Halloween is upon us. Soon, many a youngster will come knocking on my door and shout 'trick or treat' at the top of their lungs. I, being the dutiful candy slave, will open my door and fill their bags with sticky confections designed to make them hyper and send their dentists to Disneyland.
In Scotland and parts of Northern England, the tradition is called 'guising.' The principle is the same. Kids go from door to door dressed up as who-knows-what and beg for the candy. The difference is they're expected to do something for it. Normally the kids will recite a short poem or a funny joke. More talented kids might play the harmonica or sing a song, or do a card trick or something. Most kids get a treat no matter what or how well they do. They certainly would if they came to my house.

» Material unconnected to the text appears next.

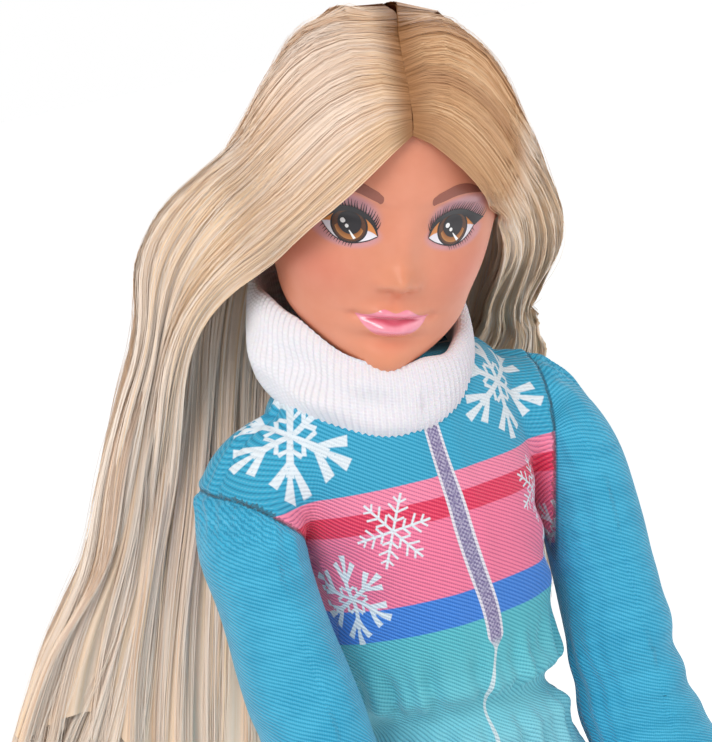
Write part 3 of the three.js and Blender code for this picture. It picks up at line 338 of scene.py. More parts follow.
def make_stage():
    world = bpy.context.scene.world or bpy.data.worlds.new("world")
    bpy.context.scene.world = world
    world.use_nodes = True
    tree = world.node_tree
    level = add_node(tree, "MapRange", seen_directly(tree), 0, 1, WORLD_LIGHT, 1, interpolation_type="LINEAR")
    put(tree, tree.nodes["Background"].inputs["Color"], "#ffffff")
    put(tree, tree.nodes["Background"].inputs["Strength"], level)
    bpy.context.scene.view_settings.view_transform = "Standard"
    # White paper floor: its own light fills up to white, and the doll's shadow still shows on it
    paper = Look("white_paper", "#ffffff", 0.9)
    glow = paper.add("Emission", "#ffffff", paper.add("Math MULTIPLY", seen_directly(paper.tree), PAPER_GLOW))
    both = paper.add("AddShader", paper.shader.outputs[0], glow)
    put(paper.tree, paper.tree.nodes["Material Output"].inputs["Surface"], both)
    angle = np.arange(96) / 96 * TAU
    rings = [np.column_stack([r * np.cos(angle), r * np.sin(angle), 0 * angle]) for r in (1.0, 400.0, 6000.0)]
    floor = mesh_object(
        "stage_floor", np.concatenate(rings) - [0, 0, 0.05], [grid_faces(3, 96, True)], material=paper.material,
    )

    def area(name, place, target, size, power, tint=(1, 1, 1)):
        data = bpy.data.lights.new(name, "AREA")
        data.shape = "DISK"
        data.size = size
        data.energy = power
        data.color = tint
        lamp = bpy.data.objects.new(name, data)
        bpy.context.scene.collection.objects.link(lamp)
        lamp.location = Vector(to_row(place))
        aim = Vector(to_row(target)) - lamp.location
        lamp.rotation_euler = aim.to_track_quat("-Z", "Y").to_euler()

    chest = (0, 0, 235)
    area("key_light", (-520, -560, 760), chest, 0.55, 4.5, (1, 0.985, 0.96))
    area("fill_light", (620, -560, 330), chest, 0.7, 1.2)
    area("back_light", (250, 500, 620), chest, 0.5, 1.2)


make_stage()

# Twill suit: one smooth skin over the trunk and both shoulders, cut into the pieces that move

ARM_SWING = {"left": 5, "right": 20}
SLEEVE_ROUND = 7.5


def arm_stations(side, samples=64):
    """Centres down one arm, from inside the shoulder to the wrist."""
    way = WAY[side]
    line = [
        (9.0, 0, ARM_Z), (15.6, 0, ARM_Z), (19.7, -0.2, ARM_Z - 1.9), (22.7, -1.4, ARM_Z - 8.5),
        (23.2, -1.6, 204.0), (23.6, -1.6, 187.0), (26.3, -6.5, 171.5), (29.6, -12.2, 156.3),
    ]
    centres = spline(line, samples)
    turn = rotation("X", -ARM_SWING[side])
    bend = smooth(centres[:, 0], 15.6, 22.0)[:, None]
    pivot = np.array([0, 0, ARM_Z])
    swung = (centres - pivot) @ turn.T + pivot
    centres = mix(centres, swung, bend)
    return centres * [way, 1, 1]


def tube(centres, radii, columns, flat):
    """Rings round a line. radii and flat: one a ring, half depth and width over depth."""
    across, other = cross_axes(unit(np.gradient(centres, axis=0)))
    angle = np.arange(columns) / columns * TAU
    ring = np.cos(angle)[None, :, None] * across[:, None]
    ring = ring + np.sin(angle)[None, :, None] * other[:, None] * flat[:, None, None]
    return centres[:, None] + radii[:, None, None] * ring


def closed_faces(rows, columns):
    """Faces of a closed tube: its wall, and fans over both ends, whose centres follow the rings."""
    wall, ring = grid_faces(rows, columns, True), np.arange(columns)
    low = fan_faces(ring, rows * columns, True)
    high = fan_faces(ring + (rows - 1) * columns, rows * columns + 1)
    return wall, np.concatenate([low, high])


def closed_tube(rings):
    rows, columns, _ = rings.shape
    points = np.concatenate([rings.reshape(-1, 3), rings[:1].mean(axis=1), rings[-1:].mean(axis=1)])
    return points, *closed_faces(rows, columns)


# Trunk under the suit: height, half width, front, back
TRUNK = [
    (150.0, 12.0, 8.2, 9.4),
    (153.5, 17.6, 9.8, 10.6),
    (157.4, 20.4, 10.8, 11.4),
    (162.9, 21.0, 11.5, 12.8),
    (170.4, 20.6, 11.9, 13.7),
    (179.7, 18.3, 11.9, 12.9),
    (187.2, 15.6, 11.8, 12.1),
    (192.0, 13.9, 11.6, 11.5),
    (195.0, 13.2, 11.3, 11.0),
    (197.0, 12.9, 11.1, 10.8),
    (199.2, 13.2, 11.6, 11.1),
    (201.9, 14.3, 12.7, 11.7),
    (206.6, 15.0, 13.8, 12.2),
    (212.0, 15.2, 15.1, 12.5),
    (217.4, 15.2, 15.9, 12.5),
    (221.0, 15.4, 15.8, 12.2),
    (225.4, 16.2, 15.0, 11.9),
    (229.5, 16.6, 13.9, 11.8),
    (233.7, 16.4, 12.7, 11.6),
    (237.3, 15.6, 12.0, 11.4),
    (239.8, 13.9, 11.4, 11.0),
    (241.6, 11.0, 9.6, 9.4),
]
# Down the sleeve: share of the way, half depth, width over depth
SLEEVE_RADII = [
    (0.0, 8.2, 1), (0.1, 8.1, 1), (0.16, 8.0, 0.95), (0.22, 7.8, 0.87), (0.3, 7.5, 0.84), (0.42, 7.4, 0.84),
    (0.55, 7.8, 0.87), (0.66, 7.8, 0.9), (0.8, 7.2, 0.95), (0.92, 6.6, 1), (1.0, 5.4, 1),
]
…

Halloween is one of my favorite holidays. It's a great excuse to just step out of our everyday lives and have some fun. I love reading and telling scary stories, watching the old black and white monster movies with my kids, and just generally having fun. My kids get into it, too, and not just for the candy. They like dressing up as their favorite heroes and heroines and parading around to our neighbor's houses. This year I think I'll don a gray hooded cloak, attach some reference to spider webs, and go as the "Web Master."
Trust me. It was funny a few minutes ago.
Outside of all the sugar, I actually think it's healthy. Creating costumes is a wonderful problem solving exercise. The kids get a little exercise wandering the neighborhood. And let's face it, we all need a little more fun in our lives.